TheMercenary • Sep 13, 2007 11:07 pm
Happy Monkey;384945 wrote:
Why do you need concrete evidence that it has happened? Isn't it enough that there is concrete evidence that it is insanely easy to do and therefore, if it hasn't happened already, it eventually will?


You have to be kidding right? You think just because something can happen it will. We could have a nuclear war but we haven't. Yea, I want concrete proof of widespread voter fraud in US elections. Got any?
tw • Sep 14, 2007 12:10 am
TheMercenary;384938 wrote:
That would be true if you bought the fact that there was widespread fraud in any history of recent elections. I do not.
It's called a graveyard mentality. The obvious problem does not exist until hundreds die. TheMercenary is simply using the same logic to prove no voting problems will even exist until fraud elects a president. Graveyard mentality.
bluecuracao • Sep 14, 2007 4:37 am
TheMercenary;385147 wrote:
You have to be kidding right? You think just because something can happen it will. We could have a nuclear war but we haven't. Yea, I want concrete proof of widespread voter fraud in US elections. Got any?


Oh, it happens.

Flyers have been sent out to misdirect voters on dates and polling places. Official-looking people have been stationed at polling places to intimidiate voters with demands. In Philadelphia, it's been taken a step further with physical violence.
Griff • Sep 14, 2007 8:33 am
TheMercenary;385147 wrote:
You have to be kidding right? You think just because something can happen it will. We could have a nuclear war but we haven't. Yea, I want concrete proof of widespread voter fraud in US elections. Got any?


We have to remember who is running the elections, partisans of the two major parties. They both try to game the system with varying success. Both groups of partisans are true believers so even cheating is righteous. There is cheating in every election from Lincoln marching Republican boys to the polls to Democratic caskets voting in Philadelphia.
TheMercenary • Sep 15, 2007 12:37 am
bluecuracao;385198 wrote:
Oh, it happens.

Flyers have been sent out to misdirect voters on dates and polling places. Official-looking people have been stationed at polling places to intimidiate voters with demands. In Philadelphia, it's been taken a step further with physical violence.

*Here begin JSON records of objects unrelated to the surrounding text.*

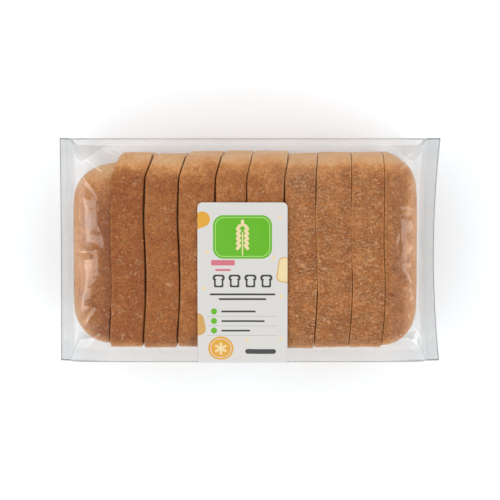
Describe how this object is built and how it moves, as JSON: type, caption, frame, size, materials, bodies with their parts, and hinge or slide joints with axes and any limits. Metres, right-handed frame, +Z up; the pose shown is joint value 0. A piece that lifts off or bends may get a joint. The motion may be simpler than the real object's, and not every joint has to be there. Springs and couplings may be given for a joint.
{
  "type": "sliced white loaf in a clear film pack",
  "caption": "Small sliced white loaf sealed in clear film, with crimped end seals, square film corners and a pale label over the top and down one side.",
  "frame": {"origin": "middle of the pack's footprint, on the surface it rests on", "axes": "+X along the loaf from one end seal to the other, +Y across it, away from the side that the label runs down, +Z up through the top crust"},
  "size_m": [0.1694, 0.1003, 0.0637],
  "materials": {
    "wrapped_loaf": "bread crust under glossy clear film, as one colour",
    "film": "clear thin film, glossy, slightly milky and creased",
    "bread": "baked bread crust, matte and finely wrinkled, with white porous crumb on the cut faces",
    "label": null
  },
  "bodies": {
    "root": {"film_bag": "wrapped_loaf", "label": "label"}
  },
  "joints": []
}
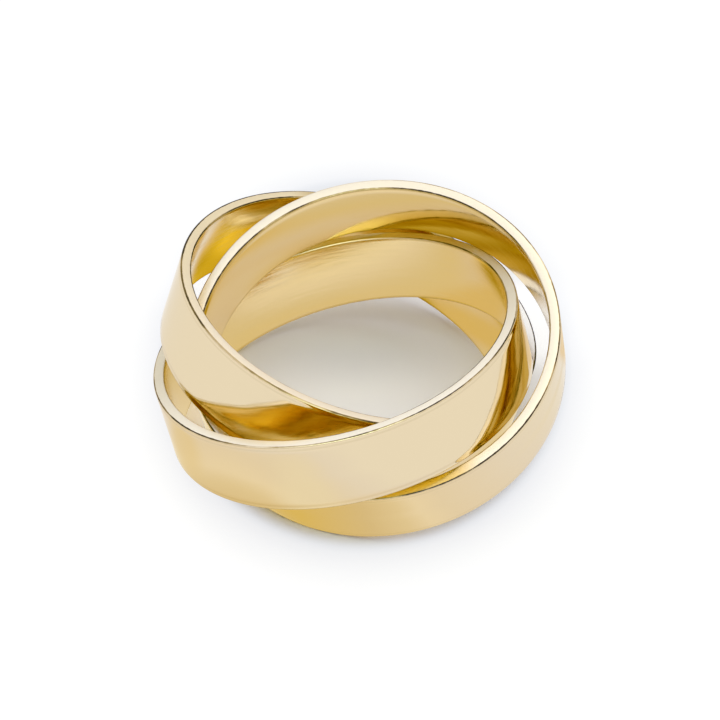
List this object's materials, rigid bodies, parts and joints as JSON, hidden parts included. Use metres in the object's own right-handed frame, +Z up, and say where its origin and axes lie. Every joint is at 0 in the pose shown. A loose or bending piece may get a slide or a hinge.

Note key word "widespread". None of that has proven to made a difference in the eventual outcome.
TheMercenary • Sep 15, 2007 12:38 am
Griff;385215 wrote:
We have to remember who is running the elections, partisans of the two major parties. They both try to game the system with varying success. Both groups of partisans are true believers so even cheating is righteous. There is cheating in every election from Lincoln marching Republican boys to the polls to Democratic caskets voting in Philadelphia.
But the bottom line is that it has made little difference in the eventual outcome.
xoxoxoBruce • Sep 15, 2007 1:52 am
It made a big difference in Florida, in 2000.
Happy Monkey • Sep 16, 2007 3:01 pm
TheMercenary;385147 wrote:
You have to be kidding right? You think just because something can happen it will. We could have a nuclear war but we haven't.
I support precautions against nuclear war as well.
Urbane Guerrilla • Sep 21, 2007 4:45 am
Not in Florida. Jigger the ballots one way or another way, the shift totaled maybe fifty ballots. Even with the Democrats making the decisions, each and every reexamination had Bush winning by a greater or lesser margin. And eventually the Supreme Court told the Dem Party it was time to quit their stalling.

Considering that there was no prospect whatsoever of the Democratic candidate competently facing 9-11 -- that is, attempting to win the ensuing war, which in some eyes is George Bush's unforgivable sin (I just can't see it with those eyes) -- I say the Republic was fortunate to have no further continuation of the Clinton legacy.
Griff • Sep 21, 2007 7:21 am
Urbane Guerrilla;387549 wrote:
Not in Florida. Jigger the ballots one way or another way, the shift totaled maybe fifty ballots. Even with the Democrats making the decisions, each and every reexamination had Bush winning by a greater or lesser margin. And eventually the Supreme Court told the Dem Party it was time to quit their stalling.
*silly part deleted*


Both parties tried to win the election in Florida in ways that had nothing to do with the actual vote. The holes in the system made that possible. That is reason enough for prophlactics.
TheMercenary • Sep 21, 2007 11:21 am
Urbane Guerrilla;387549 wrote:
I say the Republic was fortunate to have no further continuation of the Clinton legacy.

I say there is no promise we are not about to experience another one.
Griff • Sep 21, 2007 11:24 am
TheMercenary;387602 wrote:
I say there is no promise we are not about to experience another one.


That is some scarey shit. There'd be gun grabbing at home and continued aggression overseas.